### Goal
Retype the material word for word.

### Recorded information
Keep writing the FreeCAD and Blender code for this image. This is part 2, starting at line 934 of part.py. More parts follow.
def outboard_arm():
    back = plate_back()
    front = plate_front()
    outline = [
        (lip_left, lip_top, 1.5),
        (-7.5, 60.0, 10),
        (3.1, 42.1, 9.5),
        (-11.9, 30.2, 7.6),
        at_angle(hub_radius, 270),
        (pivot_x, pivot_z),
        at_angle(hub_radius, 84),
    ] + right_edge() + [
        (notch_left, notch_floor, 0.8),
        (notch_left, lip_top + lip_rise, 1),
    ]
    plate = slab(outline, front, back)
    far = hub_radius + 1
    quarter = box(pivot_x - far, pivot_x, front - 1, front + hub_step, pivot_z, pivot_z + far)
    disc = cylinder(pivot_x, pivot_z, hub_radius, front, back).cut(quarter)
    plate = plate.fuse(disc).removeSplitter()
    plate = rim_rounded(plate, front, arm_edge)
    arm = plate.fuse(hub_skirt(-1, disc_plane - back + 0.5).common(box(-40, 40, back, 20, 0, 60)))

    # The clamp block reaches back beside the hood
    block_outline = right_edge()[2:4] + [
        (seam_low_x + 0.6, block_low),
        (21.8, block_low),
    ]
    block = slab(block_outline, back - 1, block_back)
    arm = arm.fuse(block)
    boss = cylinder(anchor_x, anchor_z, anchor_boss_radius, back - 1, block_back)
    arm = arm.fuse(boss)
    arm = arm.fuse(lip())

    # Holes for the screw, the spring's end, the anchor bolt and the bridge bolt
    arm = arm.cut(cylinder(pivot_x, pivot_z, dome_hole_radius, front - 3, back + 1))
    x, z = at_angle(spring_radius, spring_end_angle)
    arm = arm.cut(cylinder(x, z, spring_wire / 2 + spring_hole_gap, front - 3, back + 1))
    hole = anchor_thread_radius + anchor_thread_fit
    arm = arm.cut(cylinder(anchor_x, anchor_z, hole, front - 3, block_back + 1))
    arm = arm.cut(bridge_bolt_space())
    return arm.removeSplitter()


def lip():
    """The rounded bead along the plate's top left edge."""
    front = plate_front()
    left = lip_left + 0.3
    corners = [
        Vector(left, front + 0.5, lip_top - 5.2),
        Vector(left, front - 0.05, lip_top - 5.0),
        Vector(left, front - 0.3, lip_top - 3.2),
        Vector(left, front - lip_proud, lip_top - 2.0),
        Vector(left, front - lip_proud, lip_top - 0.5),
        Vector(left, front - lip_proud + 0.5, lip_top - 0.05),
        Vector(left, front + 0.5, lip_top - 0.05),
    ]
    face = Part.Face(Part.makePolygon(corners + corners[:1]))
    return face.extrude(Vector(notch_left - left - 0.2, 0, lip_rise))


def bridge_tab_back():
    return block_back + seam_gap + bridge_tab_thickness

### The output
Keep writing the FreeCAD and Blender code for this image. This is part 2, starting at line 934 of part.py. More parts follow.
def outboard_arm():
    back = plate_back()
    front = plate_front()
    outline = [
        (lip_left, lip_top, 1.5),
        (-7.5, 60.0, 10),
        (3.1, 42.1, 9.5),
        (-11.9, 30.2, 7.6),
        at_angle(hub_radius, 270),
        (pivot_x, pivot_z),
        at_angle(hub_radius, 84),
    ] + right_edge() + [
        (notch_left, notch_floor, 0.8),
        (notch_left, lip_top + lip_rise, 1),
    ]
    plate = slab(outline, front, back)
    far = hub_radius + 1
    quarter = box(pivot_x - far, pivot_x, front - 1, front + hub_step, pivot_z, pivot_z + far)
    disc = cylinder(pivot_x, pivot_z, hub_radius, front, back).cut(quarter)
    plate = plate.fuse(disc).removeSplitter()
    plate = rim_rounded(plate, front, arm_edge)
    arm = plate.fuse(hub_skirt(-1, disc_plane - back + 0.5).common(box(-40, 40, back, 20, 0, 60)))

    # The clamp block reaches back beside the hood
    block_outline = right_edge()[2:4] + [
        (seam_low_x + 0.6, block_low),
        (21.8, block_low),
    ]
    block = slab(block_outline, back - 1, block_back)
    arm = arm.fuse(block)
    boss = cylinder(anchor_x, anchor_z, anchor_boss_radius, back - 1, block_back)
    arm = arm.fuse(boss)
    arm = arm.fuse(lip())

    # Holes for the screw, the spring's end, the anchor bolt and the bridge bolt
    arm = arm.cut(cylinder(pivot_x, pivot_z, dome_hole_radius, front - 3, back + 1))
    x, z = at_angle(spring_radius, spring_end_angle)
    arm = arm.cut(cylinder(x, z, spring_wire / 2 + spring_hole_gap, front - 3, back + 1))
    hole = anchor_thread_radius + anchor_thread_fit
    arm = arm.cut(cylinder(anchor_x, anchor_z, hole, front - 3, block_back + 1))
    arm = arm.cut(bridge_bolt_space())
    return arm.removeSplitter()


def lip():
    """The rounded bead along the plate's top left edge."""
    front = plate_front()
    left = lip_left + 0.3
    corners = [
        Vector(left, front + 0.5, lip_top - 5.2),
        Vector(left, front - 0.05, lip_top - 5.0),
        Vector(left, front - 0.3, lip_top - 3.2),
        Vector(left, front - lip_proud, lip_top - 2.0),
        Vector(left, front - lip_proud, lip_top - 0.5),
        Vector(left, front - lip_proud + 0.5, lip_top - 0.05),
        Vector(left, front + 0.5, lip_top - 0.05),
    ]
    face = Part.Face(Part.makePolygon(corners + corners[:1]))
    return face.extrude(Vector(notch_left - left - 0.2, 0, lip_rise))


def bridge_tab_back():
    return block_back + seam_gap + bridge_tab_thickness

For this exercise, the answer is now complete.